Consider first a simple design in which there are block-level and cluster-level shocks, but treatment is assigned at the cluster level. The design has three strategies for estimating the standard error (the standard deviation of the estimator’s sampling distribution):

ignore clustering;
allow for error correlation at the cluster level; and
allow for error correlation at the block level.

Here is a full declaration of the design.¹

design_1 <- 
  
  declare_model(
    schools    = add_level(N = 20, u_b = rnorm(N)), 
    classrooms = add_level(N =  5, u_c = rnorm(N)), 
    students   = add_level(
      N =  5, 
      u_i = rnorm(N),
      potential_outcomes(Y ~  Z + (u_i + u_b + u_c))
    )
  ) + 
  
  declare_inquiry(ATE = mean(Y_Z_1 - Y_Z_0)) +
  
  declare_assignment(Z = cluster_ra(clusters = classrooms)) +
  
  declare_measurement(Y = reveal_outcomes(Y ~ Z)) + 
  
  declare_estimator(Y ~ Z, inquiry = "ATE", model = lm_robust, 
                    label = "No clustering") +

  declare_estimator(Y ~ Z, inquiry = "ATE", model = lm_robust, 
                    clusters = classrooms,
                    label = "Assignment-level clustering") + 
  
  declare_estimator(Y ~ Z, inquiry = "ATE", model = lm_robust, 
                    clusters = schools, 
                    label = "Higher-level clustering")

This design has twenty blocks, each with five clusters made up of five individuals.
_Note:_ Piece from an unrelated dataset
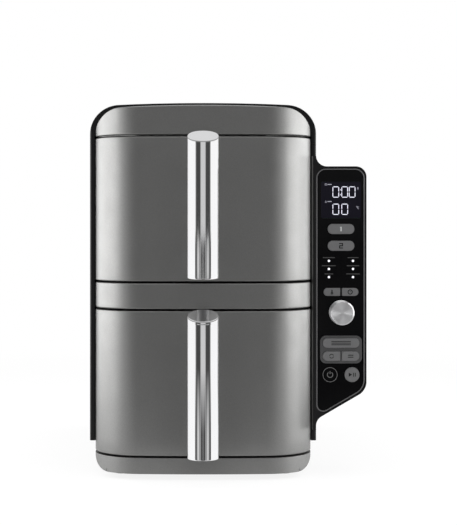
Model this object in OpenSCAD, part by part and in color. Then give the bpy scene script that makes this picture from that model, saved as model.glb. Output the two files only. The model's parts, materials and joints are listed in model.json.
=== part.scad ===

There are individual, cluster and block shocks, all with unit standard deviation. This means that the ICC is 2/3. Conditioning on block however, the ICC is just 1/2 (since the cluster level and individual level shocks have the same variance).

We simulate the design many times (using simulate_design(design_1)). This generates a dataset with the point estimate from each run (which is common across approaches), as well as the estimate of the variance of the point estimates (the standard error squared). This provides enough information to see how well the estimates of uncertainty are doing.

Below we plot the distribution of estimates of standard errors (squared) from each of the three strategies alongside the actual variance of estimates across runs (vertical line).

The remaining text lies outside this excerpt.